AVERAGE REVENUE – Your average revenue is the average amount you’re paid for each sale (your expenses to get the sale) times the number of sales. For predicting future revenue, you can take the average amount per sale as your standard. Then estimate how many sales you think you can make each week and month. Multiply your estimated number of sales by your average revenue per sale to get the average revenue each month.
For example, say your average sale is $40 and you think you can make 20 sales your first month, 60 the second month, and 100 the third month. That means your average revenue for each of your first three months is $800, $2,400, and $4,000 respectively.
TARGET MARKET SIZE – This is the number of peeps who are picking up what you’re putting down… your potential buyers. The size of your target market is the number of people who would be interested in buying what you’re selling. If you’re selling dog training services, your target market size will be the number of people who’ve recently bought, adopted or rescued a puppy and not all existing dog owners.
CONVERSION RATE – This is calculated by looking at the number of people who purchased your offer vs. the number who simply saw it. For example, perhaps you have a sales page that invites your kindreds to purchase your art. Let’s say 100 people visit your page in a day; however, 10 actually click the buy button and give you their money. You now have a conversion rate of 10% for that day.

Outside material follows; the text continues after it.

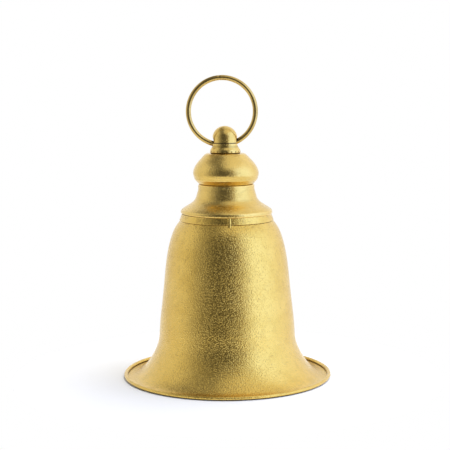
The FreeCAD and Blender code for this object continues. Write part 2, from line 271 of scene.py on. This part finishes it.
def carve(mesh, cutters):
    """Cuts round holes, each given as a start, a direction, a radius and a length."""
    target = bpy.data.objects.new("carved", mesh)
    bpy.context.scene.collection.objects.link(target)
    tools = bmesh.new()
    for start, way, radius, length in cutters:
        way = Vector(way).normalized()
        turn = way.to_track_quat("Z", "Y").to_matrix().to_4x4()
        place = Matrix.Translation((Vector(start) + way * length / 2) * MM) @ turn
        bmesh.ops.create_cone(tools, cap_ends=True, segments=40, radius1=radius * MM, radius2=radius * MM,
                              depth=length * MM, matrix=place)
    tool_mesh = bpy.data.meshes.new("cutter")
    tools.to_mesh(tool_mesh)
    tools.free()
    tool = bpy.data.objects.new("cutter", tool_mesh)
    bpy.context.scene.collection.objects.link(tool)
    cut = target.modifiers.new("cut", "BOOLEAN")
    cut.operation, cut.solver, cut.object = "DIFFERENCE", "EXACT", tool
    result = bpy.data.meshes.new_from_object(target.evaluated_get(bpy.context.evaluated_depsgraph_get()))
    for thing in (target, tool):
        bpy.data.objects.remove(thing)
    result.materials.clear()
    return result


# ---------------------------------------------------------------------- materials
def maths_in(tree):
    """A maker of maths nodes in the tree, whose inputs are numbers or other nodes' outputs."""
    def maths(kind, *values):
        node = tree.nodes.new("ShaderNodeMath")
        node.operation = kind
        for socket, value in zip(node.inputs, values):
            if isinstance(value, float):
                socket.default_value = value
            else:
                tree.links.new(value, socket)
        return node.outputs[0]
    return maths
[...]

In order to do your actual revenue estimate, you need to multiply your average estimated revenue per sale times the number of sales you think you can make each month. Depending on your marketing plans, that number would hopefully go up. Plot out your estimated revenue each month for each project and you’ll have your estimate for the year.
Take a look at your estimates on a regular basis, quarterly is just fine, and update them. Don’t worry too much about being exactly spot on with actual numbers. No one needs to see these numbers but you.
Phew… let’s not talk numbers again for a while. Would that be ok with you?